On les a laissés papoter un peu, en s’éloignant à peine. Puis Erk a dit :
- Cassandra, l’école, c’est super important.
- Mais je m’ennuie. Et puis ils veulent que je mette une jupe et leur uniforme idiot.
- Un uniforme n’est jamais idiot, poussin, même ceux des écoles. Je l’ai vu, le tien, et il y a pire. Ça pourrait être ceux des écoles japonaises et tu ressemblerais à un faux marin en jupe plissée.
- Beurk !
- Tu vois ? Dis-moi, tu mets quoi, comme pantalon en classe ?
- Un pantalon de treillis.
- Cass… Ton uniforme est bleu et tu mets un pantalon ocre… Même si va bien ensemble, ce n’est pas vraiment la bonne couleur. Tu as essayé avec un pantalon bleu marine ?
- Non.
- Promets-moi d’essayer avant de râler.
- D’accord. Dis, Erk, qu’est-ce que tu as eu à Noël ?
Ils ont échangé encore un peu, Cassandra faisant une remarque drôlement fine sur l’amour de Kris pour Erk et Erk plaisantant sur les poupées offertes à Cass, en lui suggérant de leur faire des costumes qui lui plaisaient plus.
- Comme le treillis de Lin ?
Erk a coulé un regard vers Ketchup qui a levé le pouce.
- Oui, pourquoi pas.
- Mais tu sais, Erk, j’ai eu des Lego, aussi.
- C’est chouette les Lego. Kris et moi on adorait ça, tous petits.
- C’est vrai ? Ah, Grand-père et Grand-mère voudraient parler à Ketchup. Tu me la passes ?
- Bien sûr, poussin. Et, Cassandra ?
- Oui Erk ?
- Fais un effort pour l’école, d’accord ?
- D’accord.
- Merci poussin. Je te passe Ketchup.
* *
Pendant la semaine où Erk et Tito ont dormi et bouffé, on n’a pas chômé. On ne chôme jamais à la base, avec la maintenance et les corvées. Mais là, en plus, Lin nous a collé sur le champ de tir avec des « munitions » laser sur nos EMA 7 et nos Behemoth.

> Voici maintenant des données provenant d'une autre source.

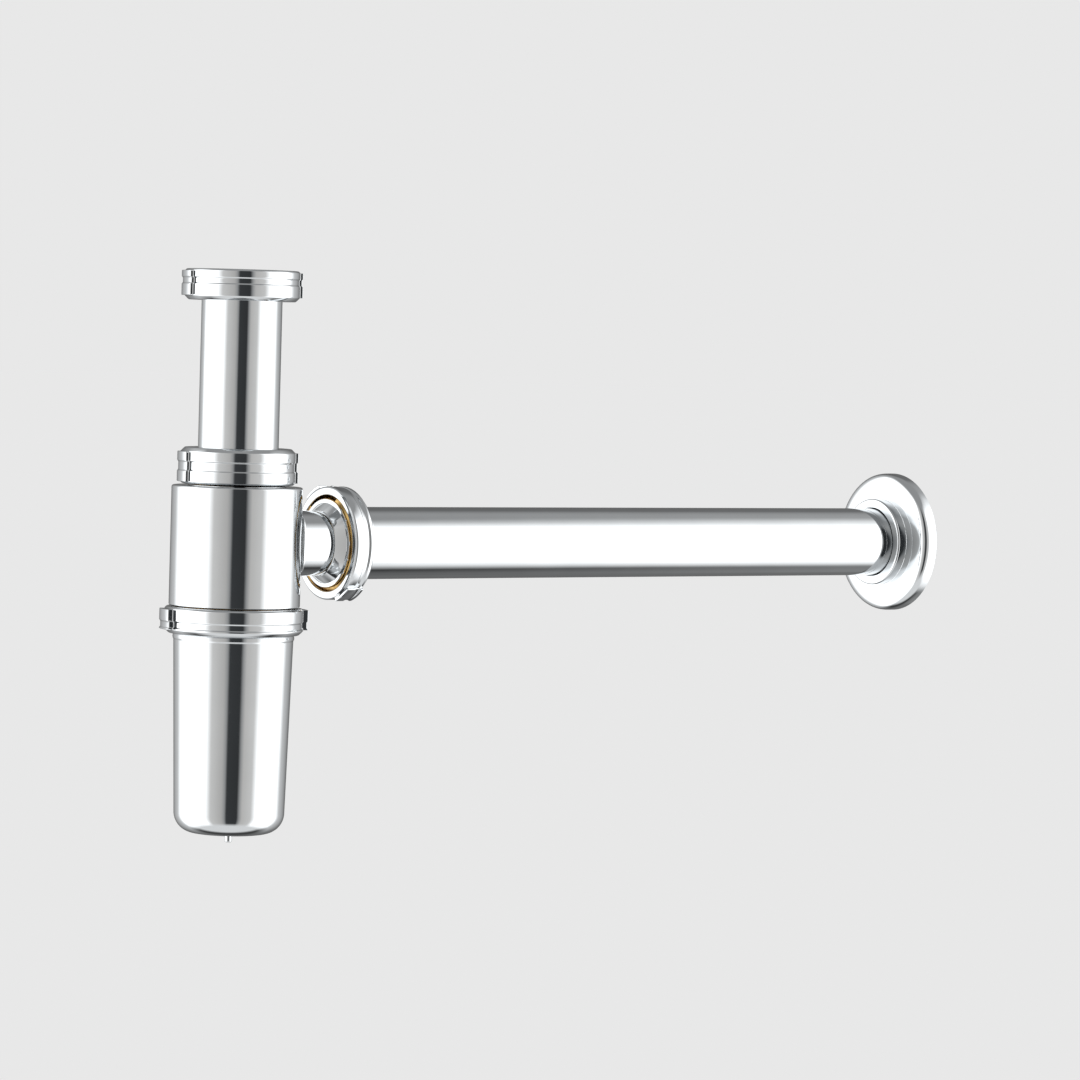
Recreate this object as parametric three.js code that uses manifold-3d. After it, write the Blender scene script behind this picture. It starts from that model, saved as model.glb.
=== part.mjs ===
// Bottle trap for a wash basin: an inlet tube, a barrel with a screwed-on cup, and an outlet pipe
// to the wall.
// Millimetres, +Z up. The origin is the middle of the inlet washer's top face, where the basin waste seats.
// The barrel's axis is Z, the outlet pipe runs along +X to the wall flange.
import * as THREE from 'three';
import { mergeVertices } from 'three/addons/utils/BufferGeometryUtils.js';
import Module from 'manifold-3d';

const wasm = await Module();
wasm.setup();

// --- Driving dimensions ---------------------------------------------------------------------------

const SIDES = 32; // facets round every turned piece
const GAP = 0.3; // clearance left between neighbouring pieces
const SHEET = 1.2; // drawn brass tube wall
const CAST = 1.8; // barrel, neck and flange wall

const TUBE_R = 17.5; // inlet tube, outside
const TUBE_END = -186; // bottom of the dip tube
const PIPE_R = 16; // outlet pipe, outside (32 mm)
const PIPE_TAIL = 12; // how far the pipe runs on behind the flange into the wall
const WALL_X = 372; // wall plane, from the barrel's axis

const WASHER = 2; // thickness of a flat sealing washer
const COLLAR = 1.2; // thickness of a tube's rolled collar
const SLIP = 0.8; // thickness of a slip ring
const THREAD_R = 20.9; // G 1 1/4 male thread, outside
const LIP = 1.5; // thickness of a nut's inner lip
const SEAT_R = 19.7; // outside of the collars and flat seals that sit inside a nut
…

Baby Jane a dit à Lin qu’elle ne pourrait pas faire dévier le tir d’un laser et Lin a répondu que l’important, c’était qu’elle touche sa cible.
Pourquoi des lasers ? Parce que les balles, ça coûte cher, même si on n’en tire pas tant que ça, et même si on fait nos projectiles nous-mêmes, on a, malgré tout, besoin de munitions neuves et que ça coûte la peau des fesses.
* *
Une semaine plus tard, Erk et Tito avaient l’autorisation de retourner sur le terrain et on était tous très contents de pouvoir se dégourdir les pattes.